Jokes about me not envying who has to follow this are going to have to wait a moment because the issue that follows, “The List,” also comes from Tynion with art from Riley Rossmo.  This issue likely exists because all of the series that survived from the launch of the “New 52” all wrapped up with their 52nd issue.  Anyway, this issue treads through some “Batman Begins” territory as it flashes back to the time after Bruce’s parents were killed and how he tried to move on from that as a child, through making a list, and as a young man, through training.  These flashbacks are interspersed between the story set in the present which has Batman matching wits with a thief named Cryptis who can phase through any object and has stolen something of great personal importance to Bruce Wayne.


Cryptis is a good gimmicky villain for this kind of one-off story and there’s some fun to be had from seeing how Batman takes him down.  That said, perceptive readers will likely be able to guess what was stolen before the big reveal comes.  The reason for that, in case it wasn’t obvious from the start of this issue, is because this is a very sentimental story.  One where the “D’awwwwww” it inspires in me comes more from a cynical place than a heartfelt one.  Though the story itself is put together well enough, and Rossmo’s loose, raggedy artwork is appealing in its own way, this issue never really shakes off the fact that it’s basically just a glorified fill-in whose real purpose was to make it so that this run of “Batman” had 52 whole issues to it.

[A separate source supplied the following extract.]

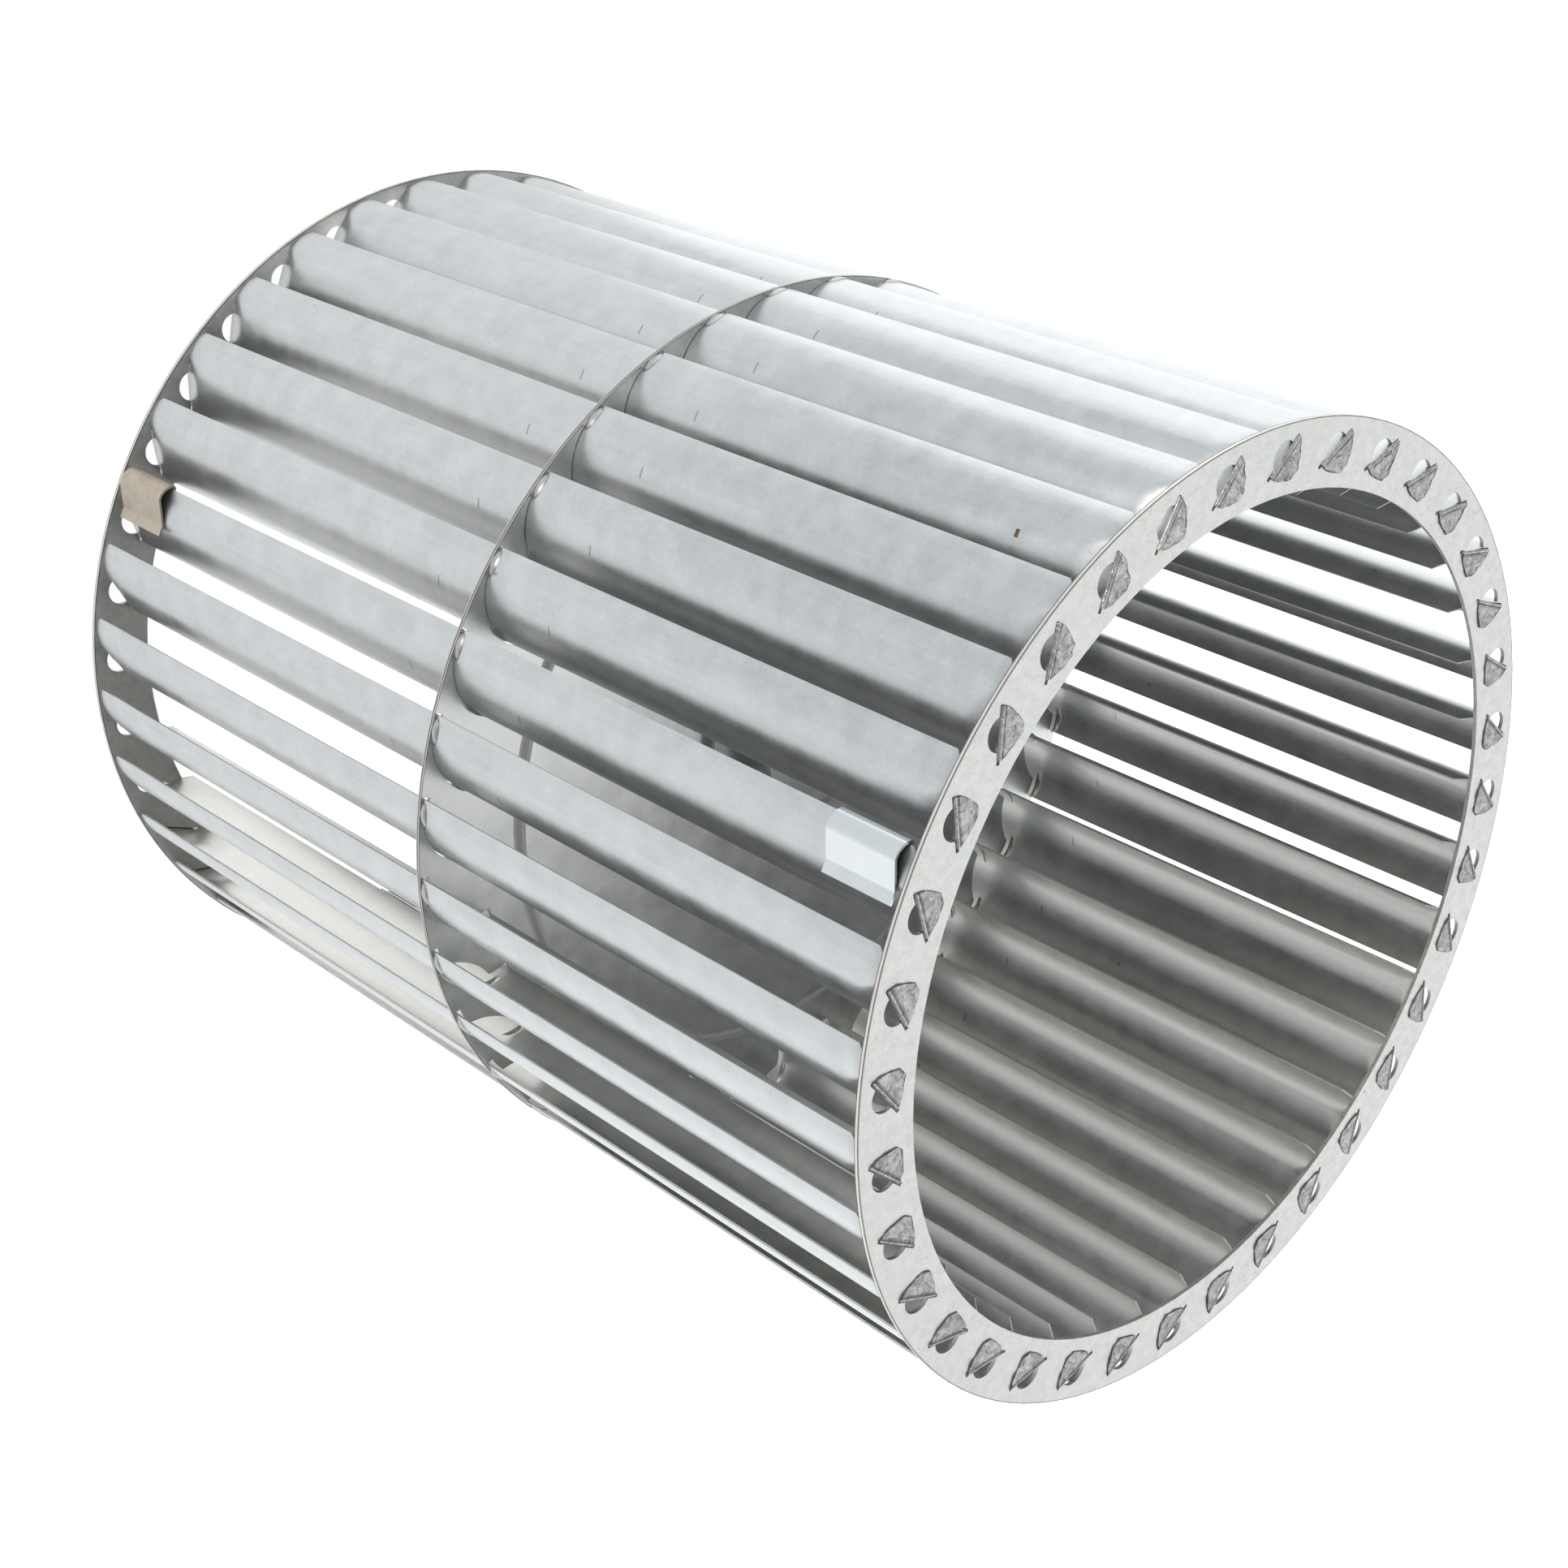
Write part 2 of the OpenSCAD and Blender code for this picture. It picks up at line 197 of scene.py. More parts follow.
def galvanised(name, light, dark, mottle_mm, roughness, speckle=0.0, streak=0.16, relief=0.05,
               laid_flat=False):
    """Zinc-coated sheet: soft mottling, fine grain, streaks along the axis, small pits and nicks."""
    sheet = Sheet(name, roughness, laid_flat=laid_flat)
    cloud = sheet.noise((1 / mm(mottle_mm),) * 3, 4.0, 0.6)
    grain = sheet.noise((1 / mm(0.7),) * 3, 2.0, 0.6)
    streaks = sheet.noise((1 / mm(1.6), 1 / mm(1.6), 1 / mm(70)), 3.0, 0.6)
    tone = sheet.mix("MIX", sheet.ramp(cloud, [(0.32, 0.0), (0.68, 1.0)]), dark, light)
    tone = sheet.mix("OVERLAY", 0.1 + speckle, tone, sheet.ramp(grain, [(0.3, 0.25), (0.7, 0.75)]))
    tone = sheet.mix("OVERLAY", streak, tone, sheet.ramp(streaks, [(0.3, 0.35), (0.7, 0.65)]))
    pits = sheet.ramp(sheet.noise((1 / mm(0.9),) * 3, 1.0, 0.5), [(0.68, 0.0), (0.76, 1.0)])
    tone = sheet.mix("MIX", sheet.maths("MULTIPLY", pits, 0.12 + speckle), tone, scaled(0.5, dark))
    nick = sheet.ramp(sheet.cells((1 / mm(22), 1 / mm(22), 1 / mm(30))), [(0.018, 1.0), (0.03, 0.0)])
    tone = sheet.mix("MIX", sheet.maths("MULTIPLY", nick, 0.6), tone, scaled(0.35, dark))
    wear = sheet.mix("MIX", 0.5, sheet.ramp(cloud, [(0.3, roughness - 0.07), (0.7, roughness + 0.09)]),
                     sheet.ramp(grain, [(0.3, roughness - 0.05), (0.7, roughness + 0.05)]))
    sheet.gloss(wear)
    sheet.bump(sheet.maths("ADD", sheet.maths("MULTIPLY", grain, 0.6), cloud), 0.6, mm(relief))
    sheet.tone = tone
    sheet.paint(tone)
    return sheet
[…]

Then we come to “Batman:  Rebirth,” co-written by Snyder and incoming writer Tom King with art from Mikel Janin.  I get that the idea behind such a collaboration is to have the issue come off as a passing of the torch between two writers and offer those skeptical of the new writer measuring up (like me) a chance to see what he brings to the table.  Unfortunately, this issue is pretty underwhelming as a done-in-one story featuring Batman trying to foil a plan by the Calendar Man to poison Gotham while also formally integrating Duke Thomas into the supporting Bat-cast.  Duke looks like a solid enough addition, though he’s more interesting in the way that Batman is training him to be a superhero on his own terms than the next Robin than as a character himself.  As for the Calendar Man business, it’s rushed through too fast to really care about the threat he poses while the attempts to make Batman seem tough in the process come off as ridiculous more than anything else.  The issue does offer some great dynamic and detailed art from Janin.  What it doesn’t provide is a compelling reason to keep reading this series.


If you’ve been following the Snyder/Capullo run from the start, but were having doubts about picking up this volume, I’d say you should go for it.  In addition to collecting their final issue, it has one good story from Fawkes, and a couple decent ones from Tynion.  As for the “Rebirth” issue meant to herald King’s upcoming run, reading it may convince you to call it quits right here.  After so many great volumes of “Batman” from Snyder and Capullo, it’s hard to blame anyone if they decided to call it quits here.